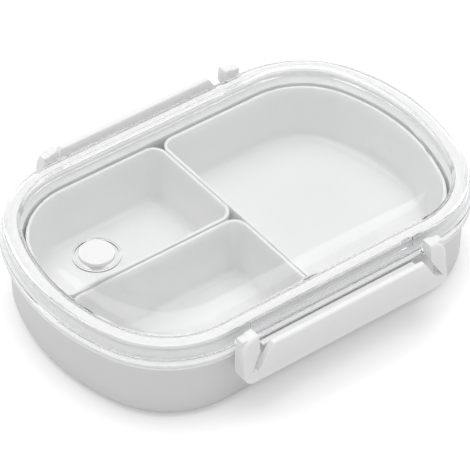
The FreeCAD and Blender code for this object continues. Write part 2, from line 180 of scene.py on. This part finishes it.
---
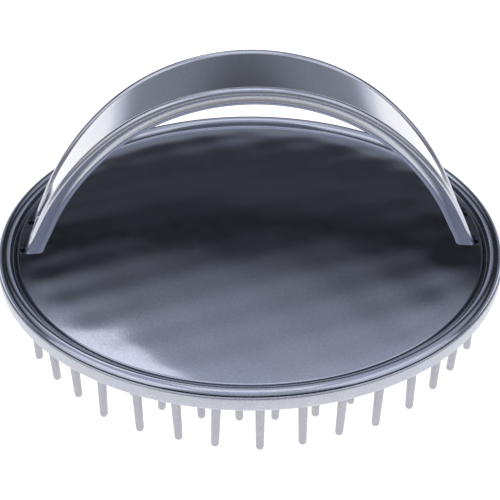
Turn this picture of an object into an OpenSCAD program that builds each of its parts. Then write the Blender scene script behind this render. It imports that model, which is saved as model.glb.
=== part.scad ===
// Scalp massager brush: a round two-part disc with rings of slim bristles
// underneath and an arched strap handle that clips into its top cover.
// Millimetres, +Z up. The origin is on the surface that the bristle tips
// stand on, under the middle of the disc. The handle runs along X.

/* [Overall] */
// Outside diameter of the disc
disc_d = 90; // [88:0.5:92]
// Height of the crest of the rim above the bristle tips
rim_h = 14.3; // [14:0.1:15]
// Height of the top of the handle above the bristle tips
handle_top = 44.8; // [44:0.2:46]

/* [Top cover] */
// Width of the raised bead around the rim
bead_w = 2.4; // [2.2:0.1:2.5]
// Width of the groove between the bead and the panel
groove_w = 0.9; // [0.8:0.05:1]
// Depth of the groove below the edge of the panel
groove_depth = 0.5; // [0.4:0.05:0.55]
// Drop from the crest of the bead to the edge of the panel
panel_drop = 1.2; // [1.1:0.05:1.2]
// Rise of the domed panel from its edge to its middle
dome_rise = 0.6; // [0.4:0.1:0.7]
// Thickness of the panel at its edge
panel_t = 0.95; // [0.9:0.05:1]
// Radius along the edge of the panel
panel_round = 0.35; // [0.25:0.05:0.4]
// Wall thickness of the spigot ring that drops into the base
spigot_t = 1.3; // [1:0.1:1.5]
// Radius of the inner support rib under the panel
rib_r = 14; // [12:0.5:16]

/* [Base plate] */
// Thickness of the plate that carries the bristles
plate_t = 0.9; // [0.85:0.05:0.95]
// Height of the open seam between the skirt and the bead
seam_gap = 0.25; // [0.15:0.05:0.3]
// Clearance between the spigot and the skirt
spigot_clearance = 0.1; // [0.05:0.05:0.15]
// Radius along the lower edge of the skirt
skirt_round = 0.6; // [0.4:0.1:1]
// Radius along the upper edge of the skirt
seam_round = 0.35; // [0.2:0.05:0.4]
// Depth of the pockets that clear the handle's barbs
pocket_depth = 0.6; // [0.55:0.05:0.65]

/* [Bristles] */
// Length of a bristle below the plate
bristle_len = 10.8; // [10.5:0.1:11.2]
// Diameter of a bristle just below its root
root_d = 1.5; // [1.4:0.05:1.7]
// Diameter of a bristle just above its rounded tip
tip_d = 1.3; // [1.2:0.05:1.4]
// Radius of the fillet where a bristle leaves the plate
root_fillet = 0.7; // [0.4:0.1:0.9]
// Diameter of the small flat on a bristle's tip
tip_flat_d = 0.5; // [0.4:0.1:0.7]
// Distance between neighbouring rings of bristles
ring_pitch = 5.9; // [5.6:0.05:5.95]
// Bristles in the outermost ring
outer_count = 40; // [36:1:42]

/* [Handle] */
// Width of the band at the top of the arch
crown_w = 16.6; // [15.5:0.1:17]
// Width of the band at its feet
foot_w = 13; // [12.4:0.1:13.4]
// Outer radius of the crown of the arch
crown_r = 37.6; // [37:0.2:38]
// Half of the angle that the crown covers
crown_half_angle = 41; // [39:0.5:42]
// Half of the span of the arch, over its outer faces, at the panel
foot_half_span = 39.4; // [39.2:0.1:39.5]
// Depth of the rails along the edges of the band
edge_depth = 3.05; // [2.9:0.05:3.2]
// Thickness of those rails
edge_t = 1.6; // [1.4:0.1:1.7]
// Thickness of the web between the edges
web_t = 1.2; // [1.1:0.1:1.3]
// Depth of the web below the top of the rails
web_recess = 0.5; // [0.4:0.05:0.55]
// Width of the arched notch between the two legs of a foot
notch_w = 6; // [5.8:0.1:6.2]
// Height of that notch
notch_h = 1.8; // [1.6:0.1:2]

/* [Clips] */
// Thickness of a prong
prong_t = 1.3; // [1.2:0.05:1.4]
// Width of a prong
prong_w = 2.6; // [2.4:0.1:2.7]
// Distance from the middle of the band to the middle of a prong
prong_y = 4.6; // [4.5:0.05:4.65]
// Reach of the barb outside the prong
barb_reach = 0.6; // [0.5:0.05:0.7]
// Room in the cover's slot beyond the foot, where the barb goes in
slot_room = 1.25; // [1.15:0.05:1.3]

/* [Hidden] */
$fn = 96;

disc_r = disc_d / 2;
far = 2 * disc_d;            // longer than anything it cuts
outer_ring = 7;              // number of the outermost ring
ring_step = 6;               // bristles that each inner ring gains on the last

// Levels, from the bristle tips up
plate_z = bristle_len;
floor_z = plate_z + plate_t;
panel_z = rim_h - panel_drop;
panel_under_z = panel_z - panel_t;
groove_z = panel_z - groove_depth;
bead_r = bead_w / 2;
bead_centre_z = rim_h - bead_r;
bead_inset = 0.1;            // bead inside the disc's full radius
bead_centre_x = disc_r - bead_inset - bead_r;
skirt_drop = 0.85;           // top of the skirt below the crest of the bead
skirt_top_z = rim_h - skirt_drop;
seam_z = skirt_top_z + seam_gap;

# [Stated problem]
Starting at the line that contains "Turn this picture" and ending at the line that contains "handle_top = 44.8; // [44:0.2:46]", retype each line exactly; omit everything outside that range.

# [Full output]
Turn this picture of an object into an OpenSCAD program that builds each of its parts. Then write the Blender scene script behind this render. It imports that model, which is saved as model.glb.
=== part.scad ===
// Scalp massager brush: a round two-part disc with rings of slim bristles
// underneath and an arched strap handle that clips into its top cover.
// Millimetres, +Z up. The origin is on the surface that the bristle tips
// stand on, under the middle of the disc. The handle runs along X.

/* [Overall] */
// Outside diameter of the disc
disc_d = 90; // [88:0.5:92]
// Height of the crest of the rim above the bristle tips
rim_h = 14.3; // [14:0.1:15]
// Height of the top of the handle above the bristle tips
handle_top = 44.8; // [44:0.2:46]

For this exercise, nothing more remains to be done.